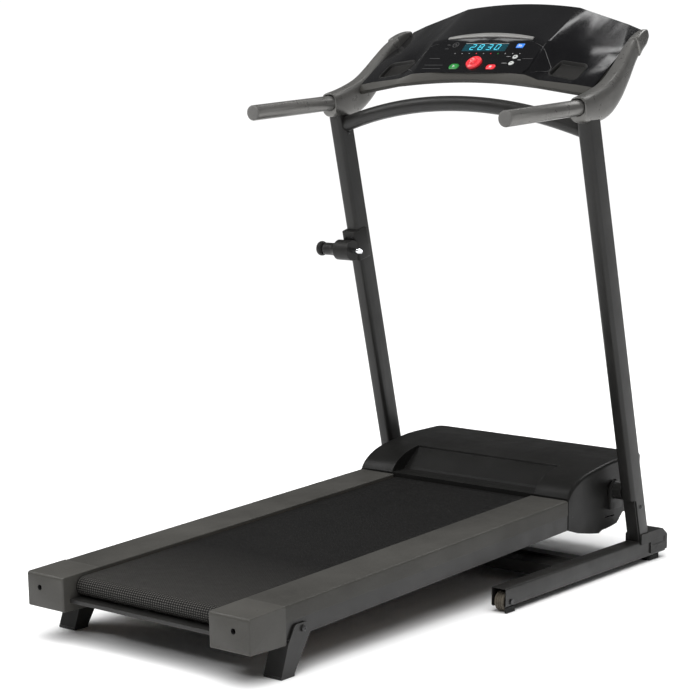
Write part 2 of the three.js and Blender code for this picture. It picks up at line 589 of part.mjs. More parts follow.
// End cap: a hollow corner box with a bowed rear face, open towards the front.
function endCap() {
  const { inner, outer, length, rearDepth, frontDepth } = CAP;
  const bow = (x, from) => from - 4 * Math.sin((Math.PI * (x - inner)) / (2 * (outer - inner))) ** 2;
  const plan = (grow) => {
    const rear = [inner + 2, inner + 30, inner + 60, inner + 90, outer - 10].map((x) => [x, bow(x, 0)]);
    const corner = [[outer - 4, -1], [outer, 5], [outer, 11]];
    const outline = [...rear, ...corner, [outer, length], [inner, length], [inner, 2]];
    return grow ? inset(outline, grow) : outline;
  };
  const sideOutline = [[-20, -rearDepth], [length + 1, -frontDepth], [length + 1, 0], [-4, 0]];
  const side = rounded(sideOutline, [0, 0, 0, 9], 5);
  const outside = common(prismZ(plan(0), -120, 20), prismX(side, 200, 400));
  const inside = common(prismZ(plan(2.5), -frameTopClear, -SHELL),
    block(200, 400, -20, length - 2, -100, 50));
  const mouth = block(inner + 2.5, outer - 2.5, length - 6, length + 2, -frameTopClear, -SHELL);
  const shaft = rod(8, inner - 5, inner + 12, BELT.rear, BELT_AXIS);
  const beamHole = block(inner - 5, inner + 12, beamRear - 2, beamFront + 2, beamBottom - 2, beamTop + 2);
  const boardSlot = block(inner - 5, inner + 12, BOARD.start - 1, length + 1,
    boardTop - BOARD.thickness - 1, boardTop + 1);
  return cut(outside, inside, mouth, shaft, beamHole, boardSlot);
}
addPair('end_cap', endCap(), 'plastic', deck);

// ---------------------------------------------------------------- belt and rollers
function racetrack(radius) {
  const half = (from, along) => Array.from({ length: 13 }, (_, k) => {
    const angle = from + (Math.PI * k) / 12;
    return [along + radius * Math.cos(angle), BELT_AXIS + radius * Math.sin(angle)];
  });
  return [...half(Math.PI / 2, BELT.rear), ...half(-Math.PI / 2, BELT.front)];
}
const beltInside = BELT.rollerRadius + 0.2;
add('walking_belt', prismX(racetrack(beltInside + BELT.thickness), -BELT.halfWidth, BELT.halfWidth,
  [racetrack(beltInside)]), 'belt', deck);

const rollerBody = BELT.halfWidth + 1.5;
const shaftEnd = DECK.steelInner + 6;
const rearRoller = turned([
  [0, -shaftEnd], [6, -shaftEnd], [6, -rollerBody], [BELT.rollerRadius, -rollerBody],
  [BELT.rollerRadius, rollerBody], [6, rollerBody], [6, shaftEnd], [0, shaftEnd]]);
const frontRoller = turned([
  [0, -shaftEnd], [6, -shaftEnd], [6, -PULLEY.outer - 1], [PULLEY.driven + 2, -PULLEY.outer - 1],
  [PULLEY.driven + 2, -PULLEY.outer], [PULLEY.driven, -PULLEY.outer], [PULLEY.driven, -PULLEY.inner],
  [PULLEY.driven + 2, -PULLEY.inner], [PULLEY.driven + 2, -PULLEY.inner + 1], [12, -PULLEY.inner + 1],
  [12, -rollerBody], [BELT.rollerRadius, -rollerBody], [BELT.rollerRadius, rollerBody], [6, rollerBody],
  [6, shaftEnd], [0, shaftEnd]]);
add('rear_roller', rearRoller.translate(0, BELT.rear, BELT_AXIS), 'roller', deck);
add('front_roller', frontRoller.translate(0, BELT.front, BELT_AXIS), 'roller', deck);

// ---------------------------------------------------------------- drive
const MOTOR_BODY = { from: -190, to: 60 };
add('motor_housing', turned([
  [7, MOTOR_BODY.from], [22, MOTOR_BODY.from], [22, MOTOR_BODY.from + 8],
  [MOTOR.radius, MOTOR_BODY.from + 12], [MOTOR.radius, MOTOR_BODY.to - 6],
  [MOTOR.radius - 5, MOTOR_BODY.to], [7, MOTOR_BODY.to], [7, MOTOR_BODY.from],
]).translate(0, MOTOR.along, MOTOR.above), 'steel', deck);
add('motor_rotor', turned([
  [0, -PULLEY.outer - 3], [PULLEY.driver + 2, -PULLEY.outer - 3], [PULLEY.driver + 2, -PULLEY.outer],
  [PULLEY.driver, -PULLEY.outer], [PULLEY.driver, -PULLEY.inner], [PULLEY.driver + 2, -PULLEY.inner],
  [PULLEY.driver + 2, -PULLEY.inner + 3], [6.5, -PULLEY.inner + 3], [6.5, MOTOR_BODY.to + 6],
  [MOTOR.radius - 2, MOTOR_BODY.to + 6], [MOTOR.radius - 2, MOTOR_BODY.to + 24], [0, MOTOR_BODY.to + 24],
]).translate(0, MOTOR.along, MOTOR.above), 'roller', deck);

// The drive belt runs straight between the two pulleys and round each of them.
function beltRun(grow) {
  const driven = new THREE.Vector2(BELT.front, BELT_AXIS);
  const driver = new THREE.Vector2(MOTOR.along, MOTOR.above);
  const heading = driver.clone().sub(driven).angle();
  const spread = Math.acos((PULLEY.driven - PULLEY.driver) / driver.distanceTo(driven));
  const arc = (centre, radius, from, to) => Array.from({ length: 15 }, (_, k) => {
    const angle = from + ((to - from) * k) / 14;
    return [centre.x + radius * Math.cos(angle), centre.y + radius * Math.sin(angle)];
  });
  return [
    ...arc(driven, PULLEY.driven + grow, heading + spread, heading + 2 * Math.PI - spread),
    ...arc(driver, PULLEY.driver + grow, heading - spread, heading + spread),
  ];
}
add('drive_belt', prismX(beltRun(2.6), GAP - PULLEY.outer, -PULLEY.inner - GAP,
  [beltRun(0.9)]), 'rubber', deck);

// ---------------------------------------------------------------- motor hood and belly pan
const hoodTop = [
  [1650, 250], [1649, 268], [1641, 279], [1600, 281], [1499, 281], [1458, 277.5], [1421, 272],
  [1388, 268], [1358, 262], [1317, 249], [1290, 232], [1272.6, 210]];
const hoodBottom = [
  [1273.5, 126], [1320, 111], [1379, 99], [1424, 92], [1429, 98], [1473, 99], [1535, 108], [1540, 131],
  [1650, 131]];
const hoodOutline = [...hoodBottom, ...hoodTop];
const HOOD = { half: 347.3, corner: 25 };

const hoodPlan = (into) => rounded(rectangle(into - HOOD.half, HOOD.half - into, 1200, 1650 - into),
  [0, 0, HOOD.corner - into, HOOD.corner - into], 5);

function hood() {
  const innerTop = hoodTop.map(([y, z]) => [Math.min(y, 1650 - SHELL), z - SHELL]);
  const innerOutline = [[1260, 60], [1650 - SHELL, 60], ...innerTop, [1260, 200]];
  const ramp = (drop, half) => {
    const outline = [[1200, 60], [1330 + drop, 60], [1330 + drop, 212], [1326 + drop, 219 - drop * 0.5],
      [1396 + drop * 0.6, 264 - drop], [1396 + drop * 0.6, 320], [1200, 320]];
    return prismX(outline, -half, half);
  };
  const outside = cut(common(prismX(hoodOutline, -HOOD.half, HOOD.half),
    prismZ(hoodPlan(0), 50, 320)), ramp(0, 236));
  const inside = cut(common(prismX(innerOutline, SHELL - HOOD.half, HOOD.half - SHELL),
    prismZ(hoodPlan(SHELL), 50, 320)), ramp(SHELL, 236 + SHELL));
  const bosses = rod(PIVOT.radius + 9, -400, 400, PIVOT.y, PIVOT.z);
  const mouth = block(SHELL - HOOD.half, HOOD.half - SHELL, 1200, 1340, 60, 209);
  return cut(outside, inside, bosses, mouth);
}
add('motor_hood', hood(), 'plastic');

const panTop = [
  [1643, 134.8], [1538, 134.8], [1531, 112.5], [1474, 104.4], [1426, 103], [1422, 98.5], [1379, 105],
  [1322, 117], [1290, 125]];
const panBottom = [
  [1290, 123.3], [1320, 114.3], [1379, 102.3], [1423, 95.6], [1428, 100.6], [1473, 101.9], [1533, 110.3],
  [1540, 132.4], [1643, 132.4]];
add('belly_pan', common(prismX([...panBottom, ...panTop], -HOOD.half, HOOD.half),
  prismZ(hoodPlan(SHELL + 1), 50, 320)), 'plastic');
add('motor_controller', prismX(rounded(rectangle(1582, 1632, 137, 178), 4, 2), 40, 200), 'board');

// ---------------------------------------------------------------- pivot brackets and legs
function pivotBracket() {
  const faceX = UPRIGHT.x - UPRIGHT.width / 2;
  const hub = turned([
    [0, DECK.steelInHood + GAP], [PIVOT.radius, DECK.steelInHood + GAP], [PIVOT.radius, faceX - 0.8],
    [PIVOT.pin, faceX - 0.8], [PIVOT.pin, faceX + 8], [0, faceX + 8]])
    .translate(0, PIVOT.y, PIVOT.z);
  const ear = prismX([
    [PIVOT.y - 26, 150], [PIVOT.y + 30, 150],
    ...Array.from({ length: 13 }, (_, k) => {
      const angle = (Math.PI * k) / 12;
      return [PIVOT.y + 2 + 28 * Math.cos(angle), PIVOT.z + 28 * Math.sin(angle)];
    })], HOOD.half + 1.2, HOOD.half + 9);
  return join(hub, ear);
}
addPair('pivot_bracket', pivotBracket(), 'steel');

function inclineLeg() {
  const side = rounded([[104, 5], [148, 5], [205, 92], [199, 116], [152, 117], [128, 76]],
    [2, 2, 8, 12, 14, 20], 4);
  const { inner, outer, sheet } = LEG;
  const web = [[104, 5], [107.5, 5], [131, 74], [136, 83], [131, 83], [128, 76]];
  const plates = join(
    prismX(side, outer - sheet, outer), prismX(side, inner, inner + sheet),
    prismX(web, inner + 1, outer - 1), block(inner, outer, 103.5, 149, 0, 6));
  const bolt = turned([
    [0, inner - 5], [8, inner - 5], [8, inner + 0.5], [4.5, inner + 0.5], [4.5, outer - 0.5],
    [8, outer - 0.5], [8, outer + 4], [0, outer + 4]], 'x', 12).translate(0, LEG.y, LEG.z);
  return join(plates, bolt);
}
addPair('incline_leg', inclineLeg(), 'steel');

// ---------------------------------------------------------------- origin under the middle
machine.updateMatrixWorld(true);
const footprint = new THREE.Box3().setFromObject(machine, true);
const middle = footprint.getCenter(new THREE.Vector3());
machine.position.set(-middle.x, -middle.y, 0);

export default machine;
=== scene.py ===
import math

import bmesh
import bpy
from mathutils import Matrix, Vector
from mathutils.bvhtree import BVHTree


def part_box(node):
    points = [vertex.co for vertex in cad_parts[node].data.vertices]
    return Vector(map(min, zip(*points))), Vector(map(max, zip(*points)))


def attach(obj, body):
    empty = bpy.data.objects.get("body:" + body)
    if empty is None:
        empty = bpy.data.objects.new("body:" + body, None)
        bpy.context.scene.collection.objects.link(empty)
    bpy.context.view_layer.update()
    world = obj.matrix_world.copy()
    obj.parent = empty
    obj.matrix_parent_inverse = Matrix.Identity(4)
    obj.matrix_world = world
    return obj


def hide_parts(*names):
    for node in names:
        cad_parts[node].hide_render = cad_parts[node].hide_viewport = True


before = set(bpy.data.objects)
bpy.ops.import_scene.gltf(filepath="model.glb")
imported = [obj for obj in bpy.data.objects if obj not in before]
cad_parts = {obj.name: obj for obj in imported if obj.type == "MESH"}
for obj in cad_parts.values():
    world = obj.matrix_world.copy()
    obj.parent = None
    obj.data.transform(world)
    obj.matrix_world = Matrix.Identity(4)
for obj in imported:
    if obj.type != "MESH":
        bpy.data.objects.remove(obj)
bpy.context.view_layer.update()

MM = 0.001
TURN = 2 * math.pi

# ---------------------------------------------------------------- the machine's own frames
# Lengths below are millimetres from the middle of the deck's rear end, +X right, +Y forward, +Z up.
belt_low, belt_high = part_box("walking_belt")
BASE_REAR = 871.0  # from the deck's rear end to the base rails' rear ends
SHIFT = Vector(((belt_low.x + belt_high.x) / 2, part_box("base_rail_right")[0].y - BASE_REAR * MM, 0.0))


def local(node):
    """A CAD node's lowest and highest corners, in the machine's millimetres."""
    low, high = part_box(node)
    return (low - SHIFT) / MM, (high - SHIFT) / MM


def frame_at(x, y, z, turn=0.0):
    return Matrix.Translation(Vector((x, y, z)) * MM + SHIFT) @ Matrix.Rotation(turn, 4, "X")


PANEL_TILT = math.atan2(83, 95)
PANEL_Y, PANEL_Z = 1297, 1322  # the control panel's lower edge
LEAN = math.atan(0.2496)  # of the uprights
UPRIGHT_X = 403.8
HANDRAIL_X, HANDRAIL_Y, HANDRAIL_Z, HANDRAIL_SLOPE = 401.0, 881, 1214, 0.0616
MACHINE = frame_at(0, 0, 0)
DECK = frame_at(0, 0, 160, math.radians(2.1))
PANEL = frame_at(0, PANEL_Y, PANEL_Z, PANEL_TILT)
LEANED = frame_at(0, 1549.9, 0, LEAN)
HANDRAIL = frame_at(0, HANDRAIL_Y, HANDRAIL_Z, math.atan(HANDRAIL_SLOPE))
SIDES = (("right", 1), ("left", -1))


def both_sides(build):
    for side_name, side in SIDES:
        build(side_name, side)


# ---------------------------------------------------------------- camera, lights and floor
AZIMUTH, ELEVATION, DISTANCE = math.radians(38.55), math.radians(8.07), 6.01435
TARGET = Vector((-0.42345, 0.54046, 0.52522))


def towards(azimuth, elevation):
    level = math.cos(elevation)
    return Vector((math.sin(azimuth) * level, -math.cos(azimuth) * level, math.sin(elevation)))


def linked(name, data):
    made = bpy.data.objects.new(name, data)
    bpy.context.scene.collection.objects.link(made)
    return made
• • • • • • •
▶ _YOUR INSTRUCTIONS_
Return exactly the lines from the line that has "under the middle" to the line that has "before = set(bpy.data.objects)", both of them included.

▶ _OUTPUT FOR THIS EXERCISE_
// ---------------------------------------------------------------- origin under the middle
machine.updateMatrixWorld(true);
const footprint = new THREE.Box3().setFromObject(machine, true);
const middle = footprint.getCenter(new THREE.Vector3());
machine.position.set(-middle.x, -middle.y, 0);

export default machine;
=== scene.py ===
import math

import bmesh
import bpy
from mathutils import Matrix, Vector
from mathutils.bvhtree import BVHTree


def part_box(node):
    points = [vertex.co for vertex in cad_parts[node].data.vertices]
    return Vector(map(min, zip(*points))), Vector(map(max, zip(*points)))


def attach(obj, body):
    empty = bpy.data.objects.get("body:" + body)
    if empty is None:
        empty = bpy.data.objects.new("body:" + body, None)
        bpy.context.scene.collection.objects.link(empty)
    bpy.context.view_layer.update()
    world = obj.matrix_world.copy()
    obj.parent = empty
    obj.matrix_parent_inverse = Matrix.Identity(4)
    obj.matrix_world = world
    return obj


def hide_parts(*names):
    for node in names:
        cad_parts[node].hide_render = cad_parts[node].hide_viewport = True


before = set(bpy.data.objects)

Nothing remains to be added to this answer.